Our MDM Platform is built upon the Web 2.0 framework - a next-generation enterprise application. It uses True SOA built on the Microsoft .NET Framework to create a flexible and robust enterprise suite of applications. Our MDM platform helps in:
- Building and sharing of highly efficient knowledge repositories
- Easier search and retrieval options
- Increase visibility through enhanced collaboration between users, partners and customers
- Easier integration into other custom applications
The 4 major components to the MDM product module are:
- Extraction module
- Deduplication module
- Standardization module
- Classification module
In addition to the above-mentioned module, there is also a workflow module to integrate the workflow with the MDM process.
The extraction module is part of the ETL technology that is used to extract data from a wide range of data formats.
- Supports CSV, tab delimited, Excel or any other file formats
- Spend related specific data types are included. Money and Date are specific data types that have been included. Each data type has its own set of pre-processing rules associated with it
- Data is imported to a structured SQL database. This is a relational data model and includes higher security features
- Option to store and retrieve data, based on unique identifiers. Supports all types of complex queries
- All erroneous records are displayed separately
- Option to export error records separately and provide it back to the client
- Supports data received in multiple batches
- Flexible enough to support custom fields
The deduplication module is part of the data cleansing activity. This is the first process after extraction. There are 2 parts to the de-duplication process.
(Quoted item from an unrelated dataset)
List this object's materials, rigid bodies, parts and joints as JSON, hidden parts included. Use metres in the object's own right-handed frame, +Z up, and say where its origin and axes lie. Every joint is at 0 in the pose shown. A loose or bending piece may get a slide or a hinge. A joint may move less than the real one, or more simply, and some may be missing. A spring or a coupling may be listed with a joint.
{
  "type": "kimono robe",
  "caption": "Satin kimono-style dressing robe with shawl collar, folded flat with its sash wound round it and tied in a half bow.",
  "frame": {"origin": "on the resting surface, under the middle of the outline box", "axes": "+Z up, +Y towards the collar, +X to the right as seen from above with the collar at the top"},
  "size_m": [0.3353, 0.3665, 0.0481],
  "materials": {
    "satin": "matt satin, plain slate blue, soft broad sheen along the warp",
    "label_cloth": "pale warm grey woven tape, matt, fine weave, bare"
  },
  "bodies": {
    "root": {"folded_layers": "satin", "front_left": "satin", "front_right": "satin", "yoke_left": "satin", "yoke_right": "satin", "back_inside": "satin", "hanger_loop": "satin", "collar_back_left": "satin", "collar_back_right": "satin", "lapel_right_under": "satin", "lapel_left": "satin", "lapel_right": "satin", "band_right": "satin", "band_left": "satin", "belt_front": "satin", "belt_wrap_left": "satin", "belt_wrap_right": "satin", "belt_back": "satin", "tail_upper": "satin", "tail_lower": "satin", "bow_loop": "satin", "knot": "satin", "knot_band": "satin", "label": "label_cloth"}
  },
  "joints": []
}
- Automatic De-duplication
- Manual De-duplication
- Highly flexible to support configuration of parameters for deduplication
- Automatically applies filters to convert commonly used conventions such as Ltd., Pvt., etc. to standardized naming conventions
- Automatically deduplicates records based on set parameters
- Partial duplicates are shown as "Probable Duplicates" and sent for manual analysis
- Platform learns from manual analysis and manually treats tagged records as duplicates thereafter
- Partial duplicates identified based on split-word analysis as well
- Duplicate identification based on Soundex algorithm
The standardization module is part of the data cleansing activity. This process follows deduplication phase.
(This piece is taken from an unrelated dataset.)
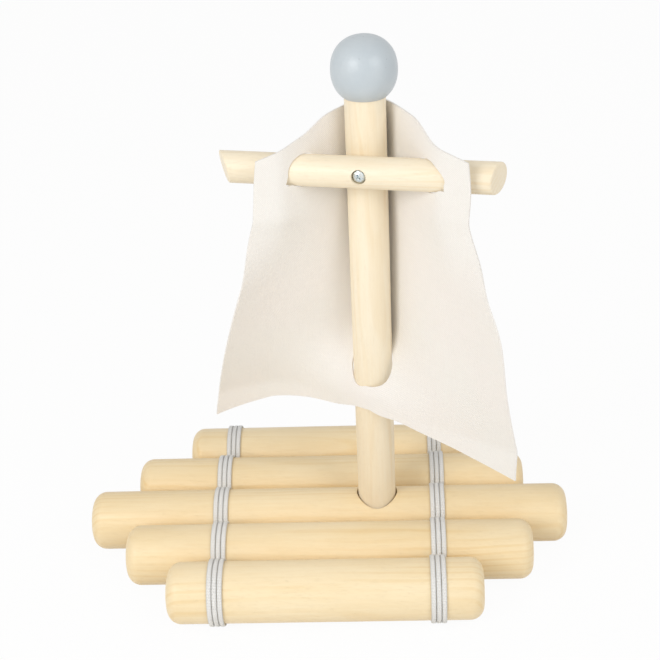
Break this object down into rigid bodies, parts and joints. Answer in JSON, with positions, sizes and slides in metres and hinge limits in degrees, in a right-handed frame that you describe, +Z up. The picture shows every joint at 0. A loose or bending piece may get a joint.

- Standardization is based on reference to knowledge repositories
- The standardization engine refers to
- "Company alias name" table to identify different company name conventions and standardize it accordingly
- "Product lexicon" table, to identify different product name conventions and standardize it accordingly
- Supports manual analysis and standardization of records that are not covered by the existing knowledge repositories
- Standardization engine automatically learns from the manual standardization process and updates the same with the knowledge repository
- Simple user interface to standardize records
- Complete audit trail of all activities. Record wise details of user actions on a data field
- Supports subject matter based work allocation for product standardization
After data standardization, an automatic deduplication process is run to ensure removal of duplicate records.
Classification module is the most important module of MDM platform. This module helps in providing clear visibility into details of any transaction or master data. All BI functions that users would be using after this module depend on the accuracy of classification in this module.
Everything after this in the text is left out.